Adriа stresses the need to be different from last year. “We won’t repeat the recent techniques that have become famous,’ he says. “So for example, there will be no more spherification.”
If that sounds a little drastic, turning your back on some of your greatest hits, remember that in the course of the year, Adriа and his team create around 140 new recipes using 70 or 80 new techniques – so there’s plenty of new material to draw upon.
With an approach to food as avant-garde as Adriа’s, it’s understandable that so much that is written about El Bulli centres on the kitchen. But food, as in any other restaurant, is just one part of equation. The contribution that the team makes to the success of El Bulli is immense. You simply won’t find better service than this anywhere in the world. The staff are top-notch, professional, knowledgeable, charming and, in an environment in which you’re being presented with food the likes of which you’ll never seen before, they put you instantly at ease.
And then there’s location.

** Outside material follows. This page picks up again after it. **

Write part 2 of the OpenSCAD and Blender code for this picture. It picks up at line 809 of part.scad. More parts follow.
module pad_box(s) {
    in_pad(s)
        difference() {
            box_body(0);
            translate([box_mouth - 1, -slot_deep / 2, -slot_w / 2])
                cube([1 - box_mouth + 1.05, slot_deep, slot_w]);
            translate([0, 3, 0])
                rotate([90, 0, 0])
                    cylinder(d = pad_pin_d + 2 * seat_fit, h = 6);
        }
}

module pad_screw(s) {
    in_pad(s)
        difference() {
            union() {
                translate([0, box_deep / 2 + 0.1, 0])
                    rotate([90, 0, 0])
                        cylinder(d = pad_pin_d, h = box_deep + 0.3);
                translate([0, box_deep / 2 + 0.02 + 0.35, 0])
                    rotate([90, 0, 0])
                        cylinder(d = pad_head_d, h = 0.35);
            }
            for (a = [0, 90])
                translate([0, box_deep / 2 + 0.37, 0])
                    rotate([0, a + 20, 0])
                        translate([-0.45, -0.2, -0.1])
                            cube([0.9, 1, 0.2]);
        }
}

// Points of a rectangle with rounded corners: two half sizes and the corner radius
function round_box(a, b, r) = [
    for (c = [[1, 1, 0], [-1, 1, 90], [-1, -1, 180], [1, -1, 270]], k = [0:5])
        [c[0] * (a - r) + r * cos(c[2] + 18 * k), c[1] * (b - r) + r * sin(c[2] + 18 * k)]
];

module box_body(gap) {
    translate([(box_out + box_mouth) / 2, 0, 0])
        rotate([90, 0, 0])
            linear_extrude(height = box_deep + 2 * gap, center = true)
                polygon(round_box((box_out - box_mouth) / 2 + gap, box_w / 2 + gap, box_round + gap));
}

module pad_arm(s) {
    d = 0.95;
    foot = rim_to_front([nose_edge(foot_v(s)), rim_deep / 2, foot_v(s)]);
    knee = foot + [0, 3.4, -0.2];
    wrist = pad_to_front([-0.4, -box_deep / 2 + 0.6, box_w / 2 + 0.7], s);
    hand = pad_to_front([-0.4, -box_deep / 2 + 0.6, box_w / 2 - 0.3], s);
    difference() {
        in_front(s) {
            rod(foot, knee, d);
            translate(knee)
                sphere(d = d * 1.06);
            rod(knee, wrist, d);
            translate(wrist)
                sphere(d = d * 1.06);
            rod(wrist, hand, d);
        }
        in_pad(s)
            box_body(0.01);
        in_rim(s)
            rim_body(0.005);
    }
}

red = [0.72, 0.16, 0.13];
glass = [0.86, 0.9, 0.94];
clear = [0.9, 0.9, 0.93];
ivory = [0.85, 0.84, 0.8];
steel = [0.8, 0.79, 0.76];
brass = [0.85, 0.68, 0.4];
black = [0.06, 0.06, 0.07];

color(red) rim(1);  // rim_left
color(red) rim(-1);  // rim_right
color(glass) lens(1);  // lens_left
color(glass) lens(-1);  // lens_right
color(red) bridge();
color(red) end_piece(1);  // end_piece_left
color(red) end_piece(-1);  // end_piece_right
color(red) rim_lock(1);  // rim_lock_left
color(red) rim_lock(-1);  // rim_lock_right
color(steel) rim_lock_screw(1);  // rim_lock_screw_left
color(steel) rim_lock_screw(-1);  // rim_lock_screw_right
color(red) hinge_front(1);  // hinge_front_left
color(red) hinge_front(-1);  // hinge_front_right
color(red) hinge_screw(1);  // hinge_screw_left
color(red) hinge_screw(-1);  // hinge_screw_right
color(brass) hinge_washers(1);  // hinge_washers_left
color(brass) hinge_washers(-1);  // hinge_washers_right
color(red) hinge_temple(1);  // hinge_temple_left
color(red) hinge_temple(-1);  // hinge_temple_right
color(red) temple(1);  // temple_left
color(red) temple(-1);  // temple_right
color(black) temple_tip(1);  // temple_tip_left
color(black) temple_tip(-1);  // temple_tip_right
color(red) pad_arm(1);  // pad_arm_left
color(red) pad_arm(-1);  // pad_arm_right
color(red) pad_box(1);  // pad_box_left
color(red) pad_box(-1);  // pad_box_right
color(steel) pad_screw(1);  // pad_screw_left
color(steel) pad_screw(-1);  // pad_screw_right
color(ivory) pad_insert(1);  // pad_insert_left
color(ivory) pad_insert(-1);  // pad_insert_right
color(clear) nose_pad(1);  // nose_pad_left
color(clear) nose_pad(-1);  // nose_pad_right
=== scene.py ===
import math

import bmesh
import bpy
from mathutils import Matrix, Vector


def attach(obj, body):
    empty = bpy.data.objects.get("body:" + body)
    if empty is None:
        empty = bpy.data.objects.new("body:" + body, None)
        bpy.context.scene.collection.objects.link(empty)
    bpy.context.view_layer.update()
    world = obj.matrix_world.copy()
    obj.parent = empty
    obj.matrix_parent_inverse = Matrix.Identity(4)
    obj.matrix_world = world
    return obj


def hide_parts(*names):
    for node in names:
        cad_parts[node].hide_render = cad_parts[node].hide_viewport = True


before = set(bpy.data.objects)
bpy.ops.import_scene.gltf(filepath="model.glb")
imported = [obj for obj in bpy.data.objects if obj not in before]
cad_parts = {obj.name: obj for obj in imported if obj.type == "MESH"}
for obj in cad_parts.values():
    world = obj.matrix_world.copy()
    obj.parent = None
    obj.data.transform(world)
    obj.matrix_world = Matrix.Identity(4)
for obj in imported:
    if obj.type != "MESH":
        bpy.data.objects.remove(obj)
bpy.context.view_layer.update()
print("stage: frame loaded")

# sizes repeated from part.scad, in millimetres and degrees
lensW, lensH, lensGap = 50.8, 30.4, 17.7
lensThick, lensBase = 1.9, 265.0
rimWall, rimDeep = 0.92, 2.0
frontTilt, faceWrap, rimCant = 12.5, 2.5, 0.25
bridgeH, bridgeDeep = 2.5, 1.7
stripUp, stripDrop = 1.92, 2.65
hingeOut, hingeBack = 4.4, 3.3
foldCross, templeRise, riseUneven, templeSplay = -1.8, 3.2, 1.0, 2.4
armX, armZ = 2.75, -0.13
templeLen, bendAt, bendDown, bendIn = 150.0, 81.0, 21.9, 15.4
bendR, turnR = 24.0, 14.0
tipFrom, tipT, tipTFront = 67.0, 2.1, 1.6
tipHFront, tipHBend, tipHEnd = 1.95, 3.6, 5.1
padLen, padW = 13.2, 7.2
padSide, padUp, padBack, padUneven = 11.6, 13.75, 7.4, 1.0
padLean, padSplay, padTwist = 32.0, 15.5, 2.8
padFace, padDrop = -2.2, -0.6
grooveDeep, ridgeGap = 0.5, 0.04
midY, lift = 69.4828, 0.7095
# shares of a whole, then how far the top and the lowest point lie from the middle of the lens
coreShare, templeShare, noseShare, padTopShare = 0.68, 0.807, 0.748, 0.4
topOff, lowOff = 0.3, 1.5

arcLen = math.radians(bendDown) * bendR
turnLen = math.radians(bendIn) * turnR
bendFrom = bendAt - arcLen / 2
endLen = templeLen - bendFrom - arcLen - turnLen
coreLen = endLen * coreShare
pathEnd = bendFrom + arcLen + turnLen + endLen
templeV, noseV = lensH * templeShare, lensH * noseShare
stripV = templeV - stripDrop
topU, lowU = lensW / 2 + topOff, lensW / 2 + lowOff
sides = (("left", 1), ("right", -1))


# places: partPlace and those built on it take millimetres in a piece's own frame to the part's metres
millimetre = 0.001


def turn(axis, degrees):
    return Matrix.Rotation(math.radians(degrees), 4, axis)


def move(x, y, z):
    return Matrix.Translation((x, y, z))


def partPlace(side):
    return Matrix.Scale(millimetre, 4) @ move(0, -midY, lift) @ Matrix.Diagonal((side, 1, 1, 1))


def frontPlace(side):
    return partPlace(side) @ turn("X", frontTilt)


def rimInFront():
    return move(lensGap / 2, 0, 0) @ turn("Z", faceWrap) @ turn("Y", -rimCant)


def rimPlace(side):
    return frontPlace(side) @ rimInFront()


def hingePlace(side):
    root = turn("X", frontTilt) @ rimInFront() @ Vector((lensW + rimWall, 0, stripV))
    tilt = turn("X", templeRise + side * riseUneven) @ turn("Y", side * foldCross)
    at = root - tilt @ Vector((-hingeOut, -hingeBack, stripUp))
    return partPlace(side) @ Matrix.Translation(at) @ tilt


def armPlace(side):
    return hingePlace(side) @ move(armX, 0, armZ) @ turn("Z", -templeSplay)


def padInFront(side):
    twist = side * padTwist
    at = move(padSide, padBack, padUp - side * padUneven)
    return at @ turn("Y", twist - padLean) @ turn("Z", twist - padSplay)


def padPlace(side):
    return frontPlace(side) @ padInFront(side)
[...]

A small bay on the Costa Brava, with wooden hills all around. Scenery that thrills the senses almost as much as the food does.
With such ingredients, it’s small wonder that El Bulli remains the number one restaurant in the world! The question is: can anyone topple it?
Bite-sized quotes
• “We never have business meals at El Bulli. If it’s about business, you’re probably not paying much attention to the food.”
• “Everybody who comes [into our kitchen] always asks how, but nobody asks why.”
• “To be anarchic, you have to be organized.”
Adriа’s flavors
Adriа is best known for his invention of “culinary foam” – natural flavors mixed with a gelling agent and produced from a whipped-cream canister with the help of nitrous oxide – and hot jellies. Dishes are served in egg-cups, spoons, sherry glasses, flutes, tubes. Among them are:
• A “21-century Spanish omelette” composed of caramelized onions, sabayon and potato foam.
• Pastaless ravioli made from cuttlefish, gel of coconut, ginger and mint.
• Almond ice-cream on a swirl of garlic oil and balsamic vinegar.
• Spherical yogurt knots with ice-plant capers and black butter.
• Daiquiri with almond milk and hot spume of truffles.
• Paella of Rice Krispies, shrimp heads and vanilla-flavored mashed potatos.
• White garlic and almond sorbet.
• Tobacco-flavored blackberry crushed ice.
• Frozen, puréed liver, ejected by Pacojet in tiny pieces, with a shot of concentrated bouillon.
• Adriа’s “guilty pleasure?” A Spanish kids’ favorite – sweet bread filled with chocolate, known as “Bollycao”.